Companies in the business of coordinating e-discovery support services for law firms say that the efficiency and organization of e-discovery offers a cost savings.
"It's definitely a money-saver, if you look at it more from a business approach rather than a litigation approach," said Greg Gegenfurtner, vice president of legal services for Avalon Document Services.
Galvin's not convinced of that.
"I think there can be some cost savings in document review, but ultimately, it's probably almost equal, because you still have to have a level of supervision over whatever you are doing," she said.
The cost of working with all these electronic files can vary widely, said John Jablonski, a partner with Goldberg Segalla LLP. That makes it difficult to budget for e-dicovery projects, he said.
"For example, we recently did a project that had 79 gigabytes of information, roughly 400,000 pages," he said. "We priced it out with four separate vendors, and the highest price we received was $89,000 and the lowest price we received was $19,000."
"Depending on each firm and what they have in-house, the cost can vary," says Gegenfurtner.
He said he sees a mix of reactions throughout the legal community to software applications and other technological aids that help lawyers to collect and process electronic data.
"They (lawyers) usually say, ‘This is interesting, and sooner or later I'm going to have to learn this,' but until it really falls into their lap, they usually don't address it," he said. Eventually, he sees e-discovery merging in with every other part of litigation discovery.
"There is just too much that human beings are doing on a daily basis that involves electronic communication," Gegenfurtner said. "From 2006 until the end of time, litigation is going to continue to be more electronically driven, and paper is eventually going to fall by the wayside."
John Schmidt Jr., a partner at Phillips Lytle LLP who focuses his practice on commercial litigation, said the federal rules defining e-discovery, revised in 2006, have clarified much of the mystique that existed earlier.
"When e-discovery started to become an issue, the big concern for law firms and clients was, how much was it going to cost?" Schmidt said. "Some of the leading theses early on gave the impression that e-discovery was going to be the tail that wagged the dog of every case, and since those rules took effect, that really hasn't been the case."
Schmidt says he is taking fewer depositions since e-discovery took off because clients and opposing parties are forced to disclose much more information early on in their cases than they were before.
"I think it ends up resulting in more efficient resolutions earlier on in the litigation process," he says.
E-discovery: Can it really make or break your case?
When Anthony Rupp III, a partner in Rupp Baase Pfalzgraf Cunningham & Coppola LLC, helped argue a class-action lawsuit against German-based shipping giant DHL last year, he was involved in the largest settlement in the history of his firm - $25 million.
Things might not have ended that way had Rupp not had access to critical information obtained from DHL through the process of e-discovery.
"It really was instrumental," Rupp said of his firm's ability to access upward of 1 million documents in the case. "My personal view is that it cracked the case."
The dispute, in which Rupp Baase was co-counsel with a Philadelphia-based firm, involved a class-action complaint alleging that the shipping giant failed to pay contractors for delivering packages.
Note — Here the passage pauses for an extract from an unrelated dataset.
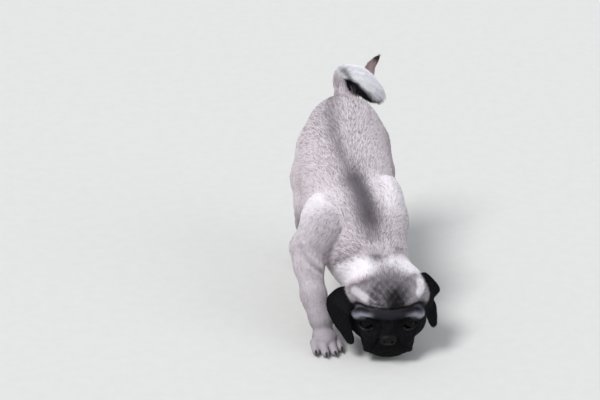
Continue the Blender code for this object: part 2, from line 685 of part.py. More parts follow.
def claw(at, turn, size, tip, name):
    """A short curved cone that grows from a toe's tip."""
    shape = bmesh.new()
    rings = []
    steps, sides = 3, 6
    for i in range(steps + 1):
        t = i / steps
        centre = np.array(tip) + np.array([0.0, 0.003 - t * CLAW_LENGTH, 0.0010 - 0.0042 * t**2])
        radius = CLAW_RADIUS * (1 - 0.72 * t**1.5)
        ring = []
        for k in range(sides):
            angle = 2 * math.pi * k / sides
            local = centre + np.array([radius * math.cos(angle), 0.0, 1.25 * radius * math.sin(angle)])
            place = at + turn @ (local * size) - np.array(FLOOR_ORIGIN)
            ring.append(shape.verts.new(place))
        rings.append(ring)
    for low, high in zip(rings, rings[1:]):
        for k in range(sides):
            shape.faces.new((low[k], low[(k + 1) % sides], high[(k + 1) % sides], high[k]))
    shape.faces.new(rings[0])
    shape.faces.new(rings[-1])
    bmesh.ops.recalc_face_normals(shape, faces=shape.faces)
    return linked(name, shape)


def bounds_of(places, margin):
    places = np.asarray(places, float)
    return places.min(axis=0) - margin, places.max(axis=0) + margin


def leg_region(leg):
    low, high = bounds_of([j[:3] for j in leg["chain"]] + [(*leg["paw"], 0.0)], 0.048)
    low[2] = -0.004
    return low, high


def leg_sleeve(leg):
    """A cutter that holds one leg's share of the flesh."""
    low, high = leg_region(leg)
    low[2] = -0.020
    points, faces = surface_net(lambda p: leg_field(p, leg) - LEG_SLEEVE, low, high, CELL_BODY)
    return kept_side(decimated(object_from("sleeve", points, faces), 500), *leg["cut"])


def grown(made, distance):
    """Swells an object along its normals."""
    modifier = made.modifiers.new("grow", "DISPLACE")
    modifier.strength = distance
    modifier.mid_level = 0.0
    return applied(made)


def without_legs(made, names):
    for name in names:
        boolean(made, grown(leg_sleeve(LEGS[name]), CUT_GAP), "DIFFERENCE")


def make_leg(name, leg, finish):
    low, high = leg_region(leg)
    points, faces = surface_net(lambda p: blended_leg(p, leg), low, high, CELL_LEG)
    made = decimated(object_from(name, points, faces), NODE_TRIANGLES["leg"])
    boolean(made, leg_sleeve(leg), "INTERSECT")
    at, turn, size = paw_frame(leg)
    for tip in TOE_TIPS:
        for side in (-1, 1):
            boolean(made, claw(at, turn, size, (side * tip[0], tip[1], tip[2]), "claw"), "UNION")
    kept_side(made, (0, 0, -CUT_GAP / 2), (0, 0, 1))
    return finished(largest_body(made), finish)


def make_head(finish):
    corners = from_head([(x, y, z) for x in (-0.062, 0.062) for y in (-0.036, 0.100) for z in (-0.050, 0.060)])
    low, high = bounds_of(corners, 0.004)
    points, faces = surface_net(blended_head, low, high, CELL_FINE)
    made = decimated(object_from("head", points, faces), NODE_TRIANGLES["head"])
    kept_side(made, *HEAD_CUT)
    without_legs(made, FORELEGS)
    for side in (-1, 1):
        boolean(made, ball("socket", eye_place(side), EYE_RADIUS + CUT_GAP), "DIFFERENCE")
    return finished(largest_body(made), finish)


def eye_place(side):
    return from_head([side * EYE_AT[0], EYE_AT[1], EYE_AT[2]])


def ball(name, centre, radius):
    shape = bmesh.new()
    bmesh.ops.create_uvsphere(shape, u_segments=26, v_segments=14, radius=radius)
    return linked(name, shape, np.asarray(centre) - FLOOR_ORIGIN)


def linked(name, shape, place=(0, 0, 0)):
    """An object made from a bmesh moved to its place."""
    bmesh.ops.translate(shape, verts=shape.verts, vec=Vector(place))
    mesh = bpy.data.meshes.new(name)
    shape.to_mesh(mesh)
    shape.free()
    made = bpy.data.objects.new(name, mesh)
    bpy.context.scene.collection.objects.link(made)
    return made


def make_eyes(finish):
    for name, side in (("eye_right", -1), ("eye_left", 1)):
        finished(ball(name, eye_place(side), EYE_RADIUS), finish)


def make_ears(head, finish):
    """Each ear is cut away where it would meet the head, so that a thin gap is left between them."""
    for name, (side, rows) in EARS.items():
        made = ear_shell(name, side, rows)
        nearby = head.copy()
        nearby.data = head.data.copy()
        bpy.context.scene.collection.objects.link(nearby)
        boolean(made, grown(nearby, CUT_GAP), "DIFFERENCE")
        finished(largest_body(made), finish)


def make_neck(finish):
    low, high = bounds_of([(-0.075, 0.03, 0.03), (0.08, 0.14, 0.175)], 0.002)
    points, faces = surface_net(blended_head, low, high, CELL_BODY)
    made = decimated(object_from("neck", points, faces), NODE_TRIANGLES["neck"])
    kept_side(made, HEAD_CUT[0], -np.array(HEAD_CUT[1]))
    kept_side(made, *NECK_CUT)
    without_legs(made, FORELEGS)
    return finished(largest_body(made), finish)


def make_torso(finish):
    low, high = (-0.110, 0.060, 0.02), (0.095, 0.380, 0.268)
    points, faces = surface_net(torso_field, low, high, CELL_BODY)
    made = decimated(object_from("torso", points, faces), NODE_TRIANGLES["torso"])
    kept_side(made, NECK_CUT[0], -np.array(NECK_CUT[1]))
    kept_side(made, TAIL_CUT[0], -np.array(TAIL_CUT[1]))
    without_legs(made, LEGS)
    return finished(largest_body(made), finish)


def make_tail(finish):
    low, high = bounds_of(np.array(TAIL)[:, :3], 0.022)
    first, second = CURL_CUTS
    lengths = {
        "tail_root": ((*TAIL_CUT, 1), (*first, -1)),
        "tail_curl": ((*first, 1), (*second, -1)),
        "tail_tip": ((*first, 1), (*second, 1)),
    }
    for name, planes in lengths.items():
        field = blended_tail if name == "tail_root" else tail_field
        points, faces = surface_net(field, low, high, CELL_LEG)
        made = decimated(object_from(name, points, faces), 3 * NODE_TRIANGLES["tail"])
        for point, normal, side in planes:
            kept_side(made, point, side * np.array(normal))
        finished(largest_body(made), finish)


def clear_scene():
    for old in list(bpy.data.objects):
        bpy.data.objects.remove(old)


def main():
    clear_scene()
    fawn = material("fawn_coat", FAWN, 0.85)
    mask = material("mask_black", MASK_BLACK, 0.8)
    eye = material("eye_brown", EYE_BROWN, 0.1)
    cream = material("tail_cream", TAIL_CREAM, 0.85)
    head = make_head(fawn)
    make_ears(head, mask)
    make_eyes(eye)
    make_neck(fawn)
    make_torso(fawn)
    make_tail(cream)
    for name, leg in LEGS.items():
        make_leg(name, leg, fawn)


if __name__ == "__main__":
    main()
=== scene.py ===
import functools
import itertools
import math

import bpy
import numpy as np
from bpy.props import FloatProperty, FloatVectorProperty, IntProperty, PointerProperty
from mathutils import Matrix, Quaternion, Vector

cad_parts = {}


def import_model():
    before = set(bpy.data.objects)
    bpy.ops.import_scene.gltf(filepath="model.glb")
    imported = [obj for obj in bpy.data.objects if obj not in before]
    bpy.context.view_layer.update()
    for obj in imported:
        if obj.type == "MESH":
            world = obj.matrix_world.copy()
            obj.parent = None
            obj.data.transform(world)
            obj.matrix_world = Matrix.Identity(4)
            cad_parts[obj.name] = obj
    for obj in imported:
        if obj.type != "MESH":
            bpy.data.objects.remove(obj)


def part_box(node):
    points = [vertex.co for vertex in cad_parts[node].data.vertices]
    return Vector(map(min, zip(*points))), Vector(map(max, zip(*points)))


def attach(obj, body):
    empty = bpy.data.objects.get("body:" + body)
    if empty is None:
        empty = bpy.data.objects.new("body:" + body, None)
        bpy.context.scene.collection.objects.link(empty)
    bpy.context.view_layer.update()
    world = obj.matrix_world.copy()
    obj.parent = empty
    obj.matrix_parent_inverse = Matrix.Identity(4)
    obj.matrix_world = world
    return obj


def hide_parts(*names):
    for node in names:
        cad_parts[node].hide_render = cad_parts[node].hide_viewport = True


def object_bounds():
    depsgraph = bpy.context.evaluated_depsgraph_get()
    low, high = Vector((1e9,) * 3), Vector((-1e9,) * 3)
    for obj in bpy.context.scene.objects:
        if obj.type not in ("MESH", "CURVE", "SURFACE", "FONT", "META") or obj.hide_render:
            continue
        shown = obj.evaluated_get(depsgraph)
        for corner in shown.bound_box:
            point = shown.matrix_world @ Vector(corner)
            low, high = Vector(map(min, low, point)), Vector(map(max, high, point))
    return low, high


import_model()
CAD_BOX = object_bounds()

bl_info = {
    "name": "Life-size pug",
    "version": (1, 0, 0),
    "blender": (4, 5, 0),
    "location": "3D View > Sidebar > Pug",
    "description": "Builds the skin, coat, eyes and claws of a life-size pug round its solid body",
    "category": "Object",
}


def linear(hex_colour):
    """A colour written as sRGB hex, in Blender's linear values."""
    parts = [int(hex_colour[i:i + 2], 16) / 255 for i in (1, 3, 5)]
    return tuple(p / 12.92 if p <= 0.04045 else ((p + 0.055) / 1.055) ** 2.4 for p in parts)


# The head's own frame: x to the dog's left, y back, z up, from the point midway between the eyes
HEAD_AT = (0.0113, -0.008, 0.053)
HEAD_PITCH = math.radians(17)
HEAD_YAW = math.radians(-9)
HEAD_ROLL = math.radians(-0.5)
HEAD_REACH = ((-0.085, 0.085), (-0.055, 0.115), (-0.065, 0.065))

# Masses on the head's midline: centre, radii
HEAD_MIDDLE = {
    "cranium": ((0.0, 0.042, 0.012), (0.049, 0.046, 0.039)),
    "nape_roll": ((0.0, 0.068, 0.0), (0.053, 0.027, 0.042)),
    "forehead": ((0.0, 0.014, 0.013), (0.037, 0.019, 0.02)),
    "muzzle": ((0.0, -0.004, -0.0205), (0.031, 0.0205, 0.0175)),
    "chin": ((0.0, -0.0085, -0.04), (0.0185, 0.013, 0.0088)),
    "jaw": ((0.0, 0.016, -0.034), (0.03, 0.031, 0.014)),
    "nose_bridge": ((0.0, -0.013, -0.001), (0.011, 0.01, 0.009)),
}

# Masses on each side of the head, given for its left side
HEAD_SIDES = {
    "cheek": ((0.033, 0.03, -0.015), (0.022, 0.031, 0.028)),
    "orbit": ((0.0268, 0.007, 0.0), (0.0175, 0.0155, 0.0165)),
    "flew": ((0.0165, -0.012, -0.0245), (0.0165, 0.0145, 0.0145)),
    "ear_root": ((0.04, 0.037, 0.019), (0.014, 0.02, 0.012)),
}
NOSE_PAD = ((0.0, -0.024, -0.0072), (0.0116, 0.0068, 0.0084))
NOSTRIL = ((0.005, -0.0306, -0.0072), (0.0025, 0.005, 0.0022))
EYE_AT = (0.0268, 0.003, 0.0008)
EYE_RADIUS = 0.0108
EYE_OUTWARD = math.radians(15)
EYE_DOWN = math.radians(6)
LID_THICKNESS = 0.002
LID_HALF_WIDTH = 0.01
LID_HALF_HEIGHT = 0.009
EYE_BACK = 0.004  # the lids' opening ends this far in front of the eye's middle
CORNEA_RISE = 0.045
CORNEA_ANGLE = math.radians(38)
IRIS_ANGLE = math.radians(50)

# From the pupil outwards: share of the iris's angle, colour
IRIS_STOPS = ((0.0, "#020202"), (0.42, "#020202"), (0.48, "#0F0807"), (0.64, "#170D0A"), (0.76, "#060404"),
              (0.95, "#1C1817"))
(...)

The errors, the plaintiffs charged, were caused by DHL's computer system, and resulted in up to 1,400 contractors not being paid or being underpaid for their work.
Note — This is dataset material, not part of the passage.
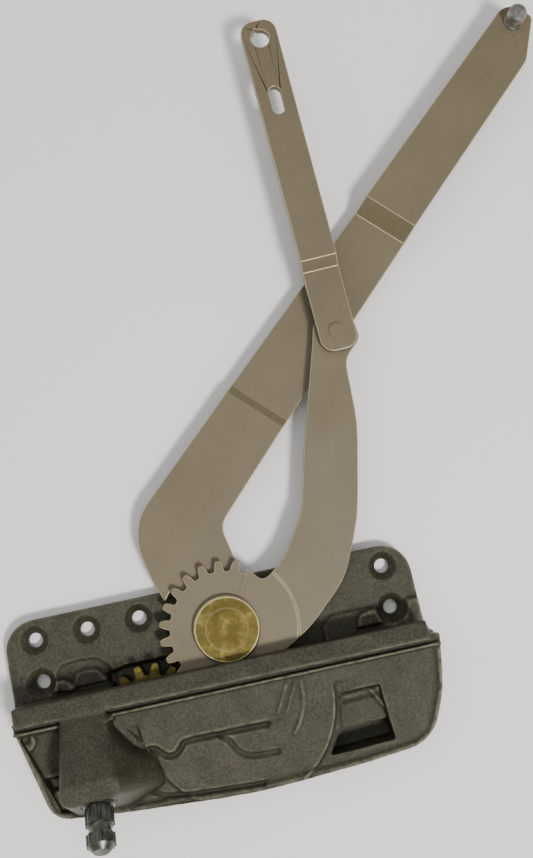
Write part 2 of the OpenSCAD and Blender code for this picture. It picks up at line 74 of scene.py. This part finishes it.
# %% Place the camera
CAMERA_AT = Vector((0.0130, 0.0265, 0.3600))
RIGHT = Vector((0.97805, -0.20768, 0.01688))
UP = Vector((0.20467, 0.97274, 0.10900))
VIEW_HEIGHT = math.radians(45.2)

camera_data = bpy.data.cameras.new("camera")
camera_data.sensor_fit = "VERTICAL"
camera_data.angle = VIEW_HEIGHT
camera_data.clip_start = 0.01
camera = bpy.data.objects.new("camera", camera_data)
bpy.context.collection.objects.link(camera)
turned = Matrix((RIGHT, UP, RIGHT.cross(UP))).transposed()
camera.matrix_world = Matrix.Translation(CAMERA_AT) @ turned.to_4x4()
bpy.context.scene.camera = camera
print("camera height in mm:", round(CAMERA_AT.z / MM))

# %% [markdown]
# ## Floor and light
# The part lies on a pale sheet. One broad light from the lower right lights the edges that face it,
# and painted highlights in the finishes below add bright lines along the edges. A weak sky fills the
# shadows so that the dark casting stays readable.

# %% Make the floor and the lights
def area_light(name, place, target, size, power, colour=(1, 1, 1)):
    data = bpy.data.lights.new(name, "AREA")
    data.size = size
    data.energy = power
    data.color = colour
    lamp = bpy.data.objects.new(name, data)
    bpy.context.collection.objects.link(lamp)
    turn = (Vector(target) - Vector(place)).to_track_quat("-Z", "Y")
    lamp.matrix_world = Matrix.Translation(Vector(place)) @ turn.to_matrix().to_4x4()


area_light("key_light", (0.26, -0.40, 0.90), (0.03, 0.03, 0), 0.16, 9.5, (1.0, 0.97, 0.90))
area_light("fill_light", (-0.5, 0.5, 0.8), (0.03, 0.06, 0), 0.9, 1.6)
area_light("top_light", (0.1, 0.25, 1.1), (0.03, 0.06, 0), 0.8, 2.0)

SKY_STRENGTH = 0.36
world = bpy.data.worlds.new("studio")
bpy.context.scene.world = world
world.use_nodes = True
world.node_tree.nodes["Background"].inputs["Color"].default_value = (1, 1, 1, 1)
world.node_tree.nodes["Background"].inputs["Strength"].default_value = SKY_STRENGTH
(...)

The break in the case came, in Rupp's view, when he was able to access DHL's vast collection of electronic files. "At one point, they delivered to us a couple of hard drives that contained much more information than a team of people could reasonably be expected to read and digest," he said.
Searching and analyzing the documents was the next step, and printing everything out was not a reasonable option. The team turned to software that sorted and catalogued the volumes of data, allowing Rupp and his colleagues to sift through and drill down to what was needed.
"I literally took it on vacation with me and stayed back, running searches while my family was at Disney World," he said.
Though the workload put a damper on two family vacations, Rupp's team prevailed.
"We found things on those hard drives that, we believed, revealed to us that DHL was aware and had been told that its computer system wasn't paying the contractors accurately or properly," he said. "Sometimes the only way, as a practical matter, that you are going to get this stuff is through electronic discovery."
DHL admitted to no wrongdoing in the settlement.